As a young athlete she tried sprinting, then high jumping, but eventually she turned to middle distances and joined the Muger Club in Addis Ababa which also counts a certain Kenenisa Bekele among its members.

She moved to Switzerland to race and be with her manager, deciding for personal reasons not to return to Ethiopia, fearing that she might not be allowed abroad again. She filed for political asylum in May 2002 and, for a time thought she would give up athletics until persuaded by her partner, Mnashu Taye, also an asylum seeker from Ethiopia (now also a Bahraini called Tareq Sabt Hasan), to stick with her talent.

It was a good a decision, although her career has hardly been easy. After being refused a place in Ethiopia’s 2004 Olympic team, and then turned down for Swiss citizenship (because she hadn’t been resident for 12 years), she eventually opted to run for Bahrain and took her new name.

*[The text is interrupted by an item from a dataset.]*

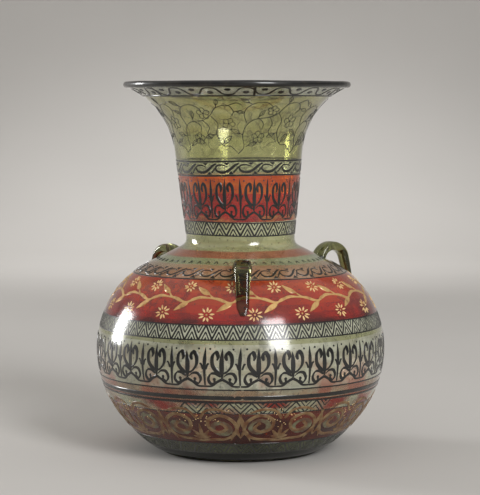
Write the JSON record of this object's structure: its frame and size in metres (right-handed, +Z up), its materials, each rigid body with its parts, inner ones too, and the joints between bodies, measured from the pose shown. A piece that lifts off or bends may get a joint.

Although she spends less than a month in the kingdom each year, the move has certainly paid dividends – after winning gold in Osaka, for example, she received a diamond watch from the queen. “A really nice gift,” she says.

No doubt, the royal family will be waiting to present her with another present this time. After all, not many nations have double world champions to celebrate, even if their flag didn’t get paraded around the stadium.